▶ **WHAT TO DO**: Give the listing again in full, exactly as written.

---- INFORMATION SUPPLIED

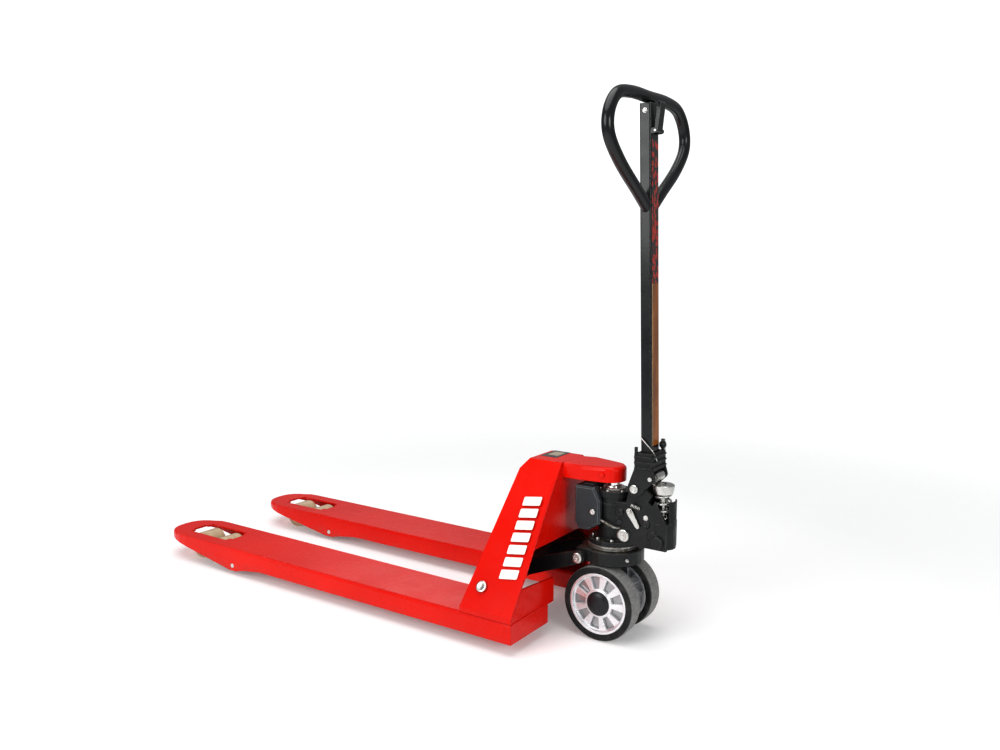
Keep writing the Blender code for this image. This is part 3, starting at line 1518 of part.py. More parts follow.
def make_hand_lever():
    """The release blade in the loop, and the two ears of the pole that hold its pin."""
    half = LEVER_BLADE_WIDTH / 2
    low = (LEVER_X, LEVER_Z)
    high = (LEVER_X + LEVER_BLADE_THICKNESS, LEVER_Z + LEVER_BLADE_LENGTH)
    radius = LEVER_BLADE_THICKNESS / 2
    outline = hull(circle(low, radius, 12), circle(high, radius, 12))
    bm = prism_mesh(outline, "y", -half, half)
    blade = tiller_piece(bm, "hand_lever", "black_paint", "hand_lever")
    start, end = (LEVER_X, -1, LEVER_Z), (LEVER_X, 1, LEVER_Z)
    bore = LEVER_PIN / 2 + FIT
    cut(blade, tiller_rod("lever_bore", "black_paint", start, end, bore, body="hand_lever"))
    pole = bpy.data.objects["handle_pole"]
    root = POLE_X + POLE_DEPTH / 2 - POLE_WALL / 2
    ear = hull(
        circle(low, LEVER_EAR_RADIUS, 12),
        [(root, LEVER_Z - LEVER_EAR_RADIUS), (root, LEVER_Z + LEVER_EAR_RADIUS)],
    )
    near = half + SIDE_PLAY
    far = near + LEVER_EAR_THICKNESS
    for side, sign in SIDES.items():
        bm = prism_mesh(ear, "y", sign * near, sign * far)
        weld(pole, tiller_piece(bm, "lever_ear_" + side, "black_paint"))
    cut(pole, tiller_rod("ear_bore", "black_paint", start, end, bore))
    start, end = (LEVER_X, -far, LEVER_Z), (LEVER_X, far, LEVER_Z)
    tiller_rod("lever_pin", "zinc", start, end, LEVER_PIN / 2, steps=12)


def build():
    clear_scene()
    make_empties()
    for side in SIDES:
        make_fork(side)
        make_side_plate(side)
        make_push_rod(side)
        make_roller_frame(side)
        make_bogie(side)
        make_wheel(side)
    make_head_walls()
    make_nose()
    make_rocker_shaft()
    make_rocker()
    make_base()
    make_pump_body()
    make_tank()
    make_pump_fittings()
    make_plunger()
    make_release_arm()
    make_bracket()
    make_tiller_bolts()
    make_pole()
    make_loop()
    make_hand_lever()


build()
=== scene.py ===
"""Looks of a hand pallet truck: finishes, fittings, floor, light and camera round its model.

Lengths are in metres in the row frame, with +X towards the handle and +Z up. Pieces of the
tiller are built upright, with the tiller's pivot at zero, and leaned with TILLER_SPACE.
"""

import json
import math

import bmesh
import bpy
from mathutils import Matrix, Vector, noise


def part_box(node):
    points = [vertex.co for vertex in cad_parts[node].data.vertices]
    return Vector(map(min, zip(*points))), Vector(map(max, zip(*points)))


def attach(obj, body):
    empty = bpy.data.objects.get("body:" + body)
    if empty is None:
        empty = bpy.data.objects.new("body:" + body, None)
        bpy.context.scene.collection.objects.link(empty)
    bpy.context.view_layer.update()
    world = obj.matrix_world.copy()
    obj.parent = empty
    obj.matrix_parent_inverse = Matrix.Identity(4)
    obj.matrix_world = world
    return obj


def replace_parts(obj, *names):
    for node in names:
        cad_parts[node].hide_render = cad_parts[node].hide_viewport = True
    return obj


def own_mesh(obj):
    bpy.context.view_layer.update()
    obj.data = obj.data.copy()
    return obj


# Floor and light: the floor is solid near the object and fades out into the background
FLOOR_RADIUS = 14
FLOOR_SOLID = 1.4
FLOOR_FADED = 3.4
FLOOR_GLOW = 0.13
AMBIENT = 0.27
SKY = (0.97, 0.98, 1, 1)
AIM = (0.1, 0, 0.2)

# Camera
CAMERA_PLACE = Vector((1.578, -1.904, 0.911))
CAMERA_AZIMUTH = math.radians(34.31)
CAMERA_PITCH = math.radians(7.75)
CAMERA_ROLL = math.radians(0.14)
CAMERA_LENS = 33.05

# Directions, clear coat, the gap under a fitting, and how close a weld's lumps come
LEFT = (0, -1, 0)
UP = (0, 0, 1)
COAT_ROUGHNESS = 0.12
GAP = 0.0002
LUMPS = 260

# Wheels: HUB_FACE and HUB_MIDDLE are a hub's outer face and middle, along Y
WHEEL_RADIUS = 0.090
RIM_RADIUS = 0.074
HUB_FACE = 0.078
HUB_MIDDLE = 0.053
HUB_BORE = 0.0127
HUB_RIBS = 9
RIB_HALF_ANGLE = math.radians(8.5)
RIB_WALL = 0.0016
POCKET_DEPTH = 0.009
BOSS_RADIUS = 0.0330
AXLE_CAP_RADIUS = 0.0290
TYRE_SHOULDER = 0.0065
TYRE_RING_PITCH = 5200.0
ROLLER_ROUNDING = 0.0045

# Head marks: plain blocks up the side plate, and an unlettered sticker on the top
HEAD_FOLD = 0.090
MARK_COUNT = 7
MARK_LOW = 0.160
MARK_HIGH = 0.336
MARK_REAR = 0.4295
MARK_FRONT = 0.4765
MARK_GAP = 0.0065
MARK_SLANT = 0.006
STICKER_LOW = Vector((0.4105, -0.016))
STICKER_HIGH = Vector((0.4565, 0.054))
FIELD_LOW = Vector((0.4190, 0.004))
FIELD_HIGH = Vector((0.4485, 0.044))
FIELD_EDGES = Vector((0.0005, 0.001))
FILM = 0.0003
FILM_LIFT = 0.0001

# Pole and loop, in the tiller's own frame
POLE_X = 0.0222
POLE_DEPTH = 0.028
POLE_WIDTH = 0.042
HANDLE_TOP = 0.889
LOOP_WIDTH = 0.420
LOOP_HEIGHT = 0.262
LOOP_TUBE = 0.027
POLE_SCREW_Z = 0.845
LEVER_SCREW_Z = 0.835
LABEL_HALF_WIDTH = 0.0165
LABEL_TOP = 0.783
LABEL_MIDDLE = 0.468
LABEL_LOW = 0.100

# Tiller bracket: the socket's half sizes and top, its ribs, and the cheeks' outer faces
SOCKET_X = 0.022
SOCKET_Y = 0.037
SOCKET_TOP = 0.083
SOCKET_RIBS = (0.047, 0.060, 0.073)
RIB_THICKNESS = 0.0025
RIB_HEIGHT = 0.005
BRACKET_SIDE = 0.0373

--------

▶ **TASK SOLUTION**:
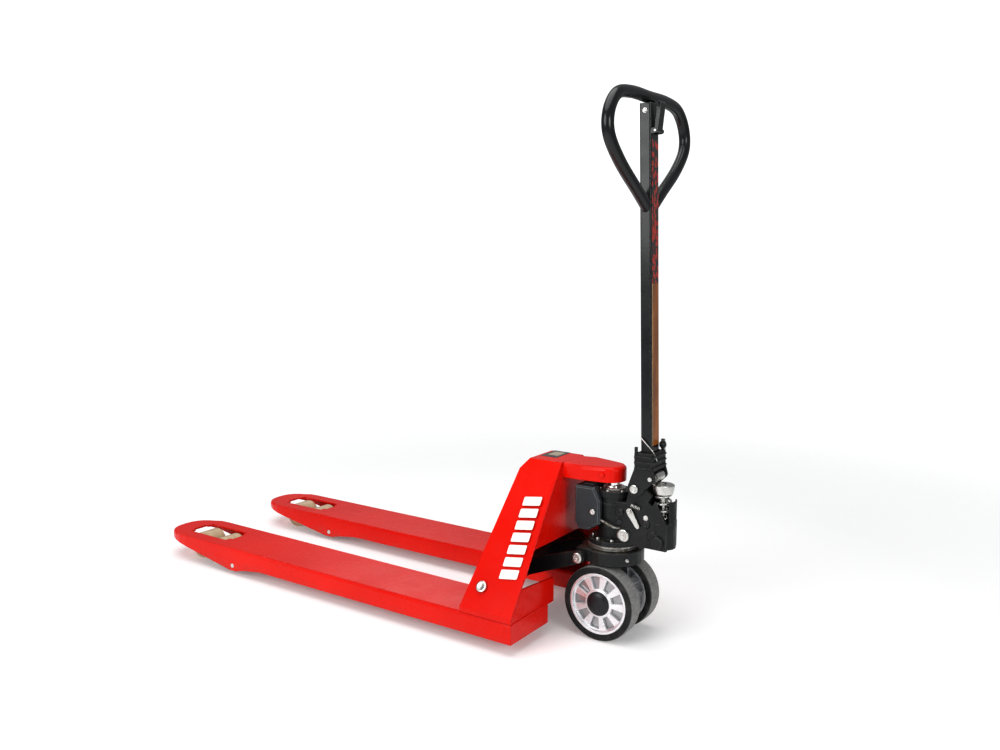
Keep writing the Blender code for this image. This is part 3, starting at line 1518 of part.py. More parts follow.
def make_hand_lever():
    """The release blade in the loop, and the two ears of the pole that hold its pin."""
    half = LEVER_BLADE_WIDTH / 2
    low = (LEVER_X, LEVER_Z)
    high = (LEVER_X + LEVER_BLADE_THICKNESS, LEVER_Z + LEVER_BLADE_LENGTH)
    radius = LEVER_BLADE_THICKNESS / 2
    outline = hull(circle(low, radius, 12), circle(high, radius, 12))
    bm = prism_mesh(outline, "y", -half, half)
    blade = tiller_piece(bm, "hand_lever", "black_paint", "hand_lever")
    start, end = (LEVER_X, -1, LEVER_Z), (LEVER_X, 1, LEVER_Z)
    bore = LEVER_PIN / 2 + FIT
    cut(blade, tiller_rod("lever_bore", "black_paint", start, end, bore, body="hand_lever"))
    pole = bpy.data.objects["handle_pole"]
    root = POLE_X + POLE_DEPTH / 2 - POLE_WALL / 2
    ear = hull(
        circle(low, LEVER_EAR_RADIUS, 12),
        [(root, LEVER_Z - LEVER_EAR_RADIUS), (root, LEVER_Z + LEVER_EAR_RADIUS)],
    )
    near = half + SIDE_PLAY
    far = near + LEVER_EAR_THICKNESS
    for side, sign in SIDES.items():
        bm = prism_mesh(ear, "y", sign * near, sign * far)
        weld(pole, tiller_piece(bm, "lever_ear_" + side, "black_paint"))
    cut(pole, tiller_rod("ear_bore", "black_paint", start, end, bore))
    start, end = (LEVER_X, -far, LEVER_Z), (LEVER_X, far, LEVER_Z)
    tiller_rod("lever_pin", "zinc", start, end, LEVER_PIN / 2, steps=12)


def build():
    clear_scene()
    make_empties()
    for side in SIDES:
        make_fork(side)
        make_side_plate(side)
        make_push_rod(side)
        make_roller_frame(side)
        make_bogie(side)
        make_wheel(side)
    make_head_walls()
    make_nose()
    make_rocker_shaft()
    make_rocker()
    make_base()
    make_pump_body()
    make_tank()
    make_pump_fittings()
    make_plunger()
    make_release_arm()
    make_bracket()
    make_tiller_bolts()
    make_pole()
    make_loop()
    make_hand_lever()


build()
=== scene.py ===
"""Looks of a hand pallet truck: finishes, fittings, floor, light and camera round its model.

Lengths are in metres in the row frame, with +X towards the handle and +Z up. Pieces of the
tiller are built upright, with the tiller's pivot at zero, and leaned with TILLER_SPACE.
"""

import json
import math

import bmesh
import bpy
from mathutils import Matrix, Vector, noise


def part_box(node):
    points = [vertex.co for vertex in cad_parts[node].data.vertices]
    return Vector(map(min, zip(*points))), Vector(map(max, zip(*points)))


def attach(obj, body):
    empty = bpy.data.objects.get("body:" + body)
    if empty is None:
        empty = bpy.data.objects.new("body:" + body, None)
        bpy.context.scene.collection.objects.link(empty)
    bpy.context.view_layer.update()
    world = obj.matrix_world.copy()
    obj.parent = empty
    obj.matrix_parent_inverse = Matrix.Identity(4)
    obj.matrix_world = world
    return obj


def replace_parts(obj, *names):
    for node in names:
        cad_parts[node].hide_render = cad_parts[node].hide_viewport = True
    return obj


def own_mesh(obj):
    bpy.context.view_layer.update()
    obj.data = obj.data.copy()
    return obj


# Floor and light: the floor is solid near the object and fades out into the background
FLOOR_RADIUS = 14
FLOOR_SOLID = 1.4
FLOOR_FADED = 3.4
FLOOR_GLOW = 0.13
AMBIENT = 0.27
SKY = (0.97, 0.98, 1, 1)
AIM = (0.1, 0, 0.2)

# Camera
CAMERA_PLACE = Vector((1.578, -1.904, 0.911))
CAMERA_AZIMUTH = math.radians(34.31)
CAMERA_PITCH = math.radians(7.75)
CAMERA_ROLL = math.radians(0.14)
CAMERA_LENS = 33.05

# Directions, clear coat, the gap under a fitting, and how close a weld's lumps come
LEFT = (0, -1, 0)
UP = (0, 0, 1)
COAT_ROUGHNESS = 0.12
GAP = 0.0002
LUMPS = 260

# Wheels: HUB_FACE and HUB_MIDDLE are a hub's outer face and middle, along Y
WHEEL_RADIUS = 0.090
RIM_RADIUS = 0.074
HUB_FACE = 0.078
HUB_MIDDLE = 0.053
HUB_BORE = 0.0127
HUB_RIBS = 9
RIB_HALF_ANGLE = math.radians(8.5)
RIB_WALL = 0.0016
POCKET_DEPTH = 0.009
BOSS_RADIUS = 0.0330
AXLE_CAP_RADIUS = 0.0290
TYRE_SHOULDER = 0.0065
TYRE_RING_PITCH = 5200.0
ROLLER_ROUNDING = 0.0045

# Head marks: plain blocks up the side plate, and an unlettered sticker on the top
HEAD_FOLD = 0.090
MARK_COUNT = 7
MARK_LOW = 0.160
MARK_HIGH = 0.336
MARK_REAR = 0.4295
MARK_FRONT = 0.4765
MARK_GAP = 0.0065
MARK_SLANT = 0.006
STICKER_LOW = Vector((0.4105, -0.016))
STICKER_HIGH = Vector((0.4565, 0.054))
FIELD_LOW = Vector((0.4190, 0.004))
FIELD_HIGH = Vector((0.4485, 0.044))
FIELD_EDGES = Vector((0.0005, 0.001))
FILM = 0.0003
FILM_LIFT = 0.0001

# Pole and loop, in the tiller's own frame
POLE_X = 0.0222
POLE_DEPTH = 0.028
POLE_WIDTH = 0.042
HANDLE_TOP = 0.889
LOOP_WIDTH = 0.420
LOOP_HEIGHT = 0.262
LOOP_TUBE = 0.027
POLE_SCREW_Z = 0.845
LEVER_SCREW_Z = 0.835
LABEL_HALF_WIDTH = 0.0165
LABEL_TOP = 0.783
LABEL_MIDDLE = 0.468
LABEL_LOW = 0.100

# Tiller bracket: the socket's half sizes and top, its ribs, and the cheeks' outer faces
SOCKET_X = 0.022
SOCKET_Y = 0.037
SOCKET_TOP = 0.083
SOCKET_RIBS = (0.047, 0.060, 0.073)
RIB_THICKNESS = 0.0025
RIB_HEIGHT = 0.005
BRACKET_SIDE = 0.0373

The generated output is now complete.